Moertl, 46, said she was staying through December to help the city with the transition and the audit, which was ordered by the city's Internal Audit Committee last month. She said she was looking forward to moving to a job in a local nonprofit development entity, which she would not name.

Councilman David Crowley, a member of the audit committee, said it was never his intention to assign blame and was surprised by the suddenness of the resignation - if not the move itself.

"I think Peg is a good manager and a good administrator. She's one of our better ones," he said. "And she has, with the possible exception of police, the most difficult culture to deal with."

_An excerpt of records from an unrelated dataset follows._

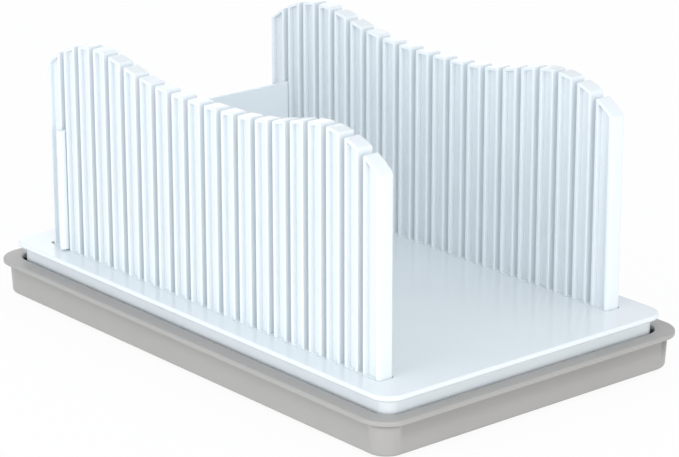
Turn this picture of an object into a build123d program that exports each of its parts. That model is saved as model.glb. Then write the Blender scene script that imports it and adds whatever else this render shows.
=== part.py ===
from build123d import *
import os

# Bread slicer guide: two slotted comb guides and a loaf stop plugged into a deck
# that sits in a crumb tray. Millimetres, +Z up. The origin is on the table,
# under the middle of the crumb tray. X runs along the loaf, and its positive end
# is the open end. Y runs across the loaf, and the far comb is on its positive side.

os.makedirs("parts", exist_ok=True)

# ---------------------------------------------------------------- driving sizes
# Knife slots of a comb
slot_pitch = 13.0             # the thickness of a slice
slot_width = 3.7

# Comb
comb_thickness = 9.0
comb_end_inset = 20.2         # deck's edge to the comb's end
comb_side_inset = 13.1        # deck's edge to the comb's outer face
comb_foot_depth = 9.0         # how far a comb's foot reaches below the deck's top
comb_end_radius = 1.9         # rounding of a comb's four upright end edges
foot_lead_in = 0.8            # chamfer round the bottom of the foot

# Wave of the comb's top edge: the ends stand end_height above the deck, the crowns
# rise from them, and the waists and the valley in the middle lie below the crowns
end_height = 97.1
end_drop_rate = 0.85          # fall per millimetre run where the edge meets the end
crown_rise = 15.6
crown_from_end = 39.3
waist_fall = 5.9
waist_from_middle = 55.0
valley_fall = 9.8

# Sunk panel on both faces of every finger
panel_side_border = 1.7
panel_end_border = 2.5        # at the comb's ends
panel_top_border = 1.6
panel_depth = 2.6

# Loaf stop
stop_thickness = 3.0
stop_height = 64.5
stop_slot = 1                 # the knife slot that holds it, counted from the rear
bead_radius = 2.3             # round bead down each end, outside the combs
bead_clearance = 0.2          # bead to the corners of the slot's mouth
bead_bottom_gap = 0.7         # bead's lower end to the deck

# Deck
deck_end_inset = 6.5          # tray's rim to the deck's edge at each end
deck_side_inset = 7.4         # tray's rim to the deck's edge at each side
deck_corner_radius = 11.0
deck_thickness = 2.8
deck_lip_overhang = 4.0       # rim of the plate beyond the skirt
deck_edge_radius = 1.2
skirt_wall = 2.2
groove_side_clearance = 0.3
groove_front_clearance = 0.4
groove_rear_clearance = 2.2
groove_wall = 2.0
groove_floor = 1.8
rib_thickness = 1.8
rib_depth = 9.0
rib_count = 5

# Crumb tray
tray_length = 314.0
tray_width = 196.2
tray_corner_radius = 15.0
tray_height = 19.1            # underside of the tray to the top of its rim
tray_wall = 2.2
tray_floor = 2.4
rim_thickness = 2.4
rim_overhang = 3.5            # rim beyond the top of the tray's wall
rim_edge_radius = 0.9
wall_lean = 1.0               # how far the wall steps in from top to bottom
tray_bottom_radius = 2.0
deck_rise = 8.9               # deck's top above the rim's top
well_clearance = 2.2          # skirt to the inner edge of the rim

# Non-slip feet
foot_radius = 7.0
foot_thickness = 1.9
foot_proud = 1.0              # how far a foot stands out below the tray
foot_clearance = 0.1
foot_inset = 24.0             # foot's centre from the tray's rim, along X and Y

# ---------------------------------------------------------------- worked out
tray_bottom = foot_proud
rim_top = tray_bottom + tray_height
rim_bottom = rim_top - rim_thickness
floor_top = tray_bottom + tray_floor
deck_top = rim_top + deck_rise
deck_bottom = deck_top - deck_thickness

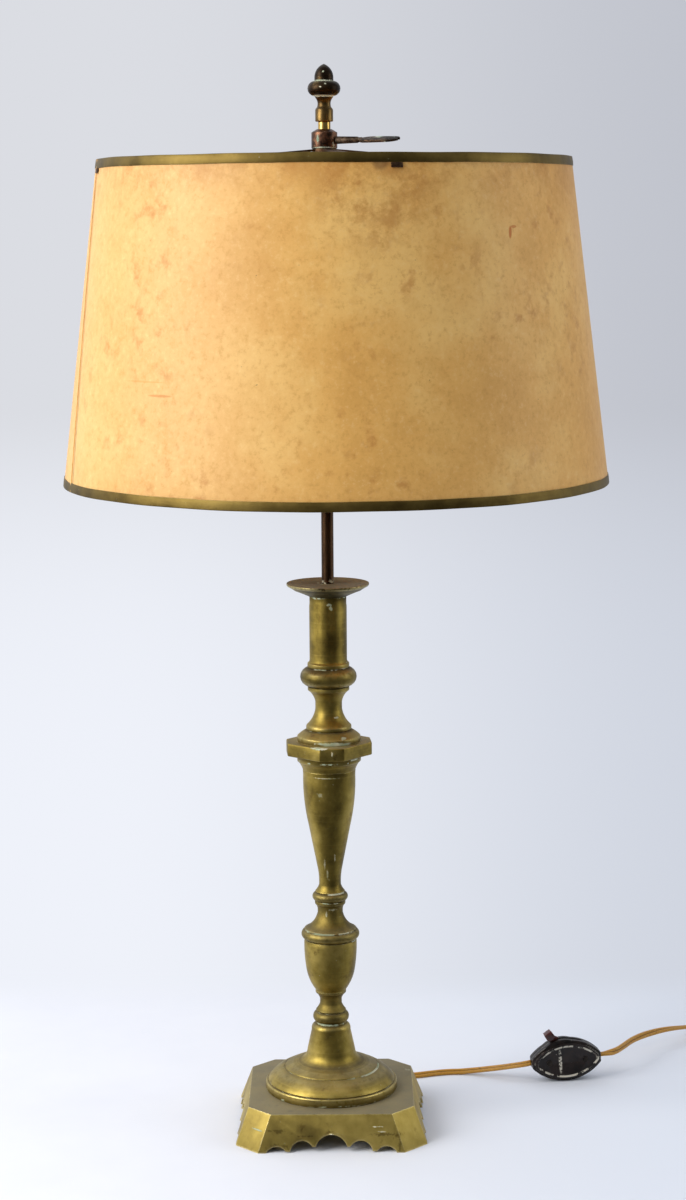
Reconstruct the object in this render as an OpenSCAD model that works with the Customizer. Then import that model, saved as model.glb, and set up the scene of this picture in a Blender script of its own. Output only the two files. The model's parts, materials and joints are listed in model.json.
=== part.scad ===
// Bouillotte lamp: a turned brass candlestick on a square arched base, a
// lamp pipe that carries a twin socket cluster, and a parchment shade that
// slides on the pipe and is held by a thumb key. Millimetres, +Z up, the
// floor is z = 0 and the pipe stands on the Z axis. The front is -Y.

/* [Base] */
// Width of the base across its feet
base_w = 150; // [140:1:165]
// Width of the flat top of the base
base_top_w = 130; // [122:1:136]
// Height of the base
base_h = 27.7; // [24:0.1:32]
// Width cut off each corner of the base, along one side
corner_cut = 17.8; // [10:0.2:20]
// Wall of the cast base
base_wall = 3; // [2.5:0.5:4]
// Radius of the middle arch in each side
mid_arch_r = 13; // [10:0.5:13]
// Height of the middle arch above the floor
mid_arch_h = 13; // [11:0.5:15]
// Radius of the four other arches in each side
side_arch_r = 9.5; // [8:0.5:9.5]
// Height of the arches beside the middle one
inner_arch_h = 8.7; // [7:0.1:10]
// Height of the outermost arches
outer_arch_h = 4.6; // [4:0.1:6]
// Distance from the middle to the next arch
inner_arch_x = 22.8; // [22.5:0.1:24]
// Distance from the middle to the outermost arch
outer_arch_x = 42.8; // [41:0.1:43.5]

/* [Dome] */
// Diameter of the ring around the foot of the dome
dome_ring_d = 105; // [100:0.2:110]
// Height of that ring
dome_ring_h = 6.7; // [5:0.1:9]
// Diameter of the dome above the ring
dome_d = 101.2; // [98:0.2:102]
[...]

Crowley said the department probably has too many missions and "boutique" programs to manage any of them effectively.

"Bringing in another person, without looking at the load on that department, is not going to do a lot of good," he said.

Lemmie said any decision on a replacement - or even the structure of the department - would wait until after the Nov. 21 completion of a management audit.

But she promised any new department would have a "strong neighborhood component."

"I applaud her for the great job she did and the leadership she has shown under some very difficult circumstances," Lemmie said.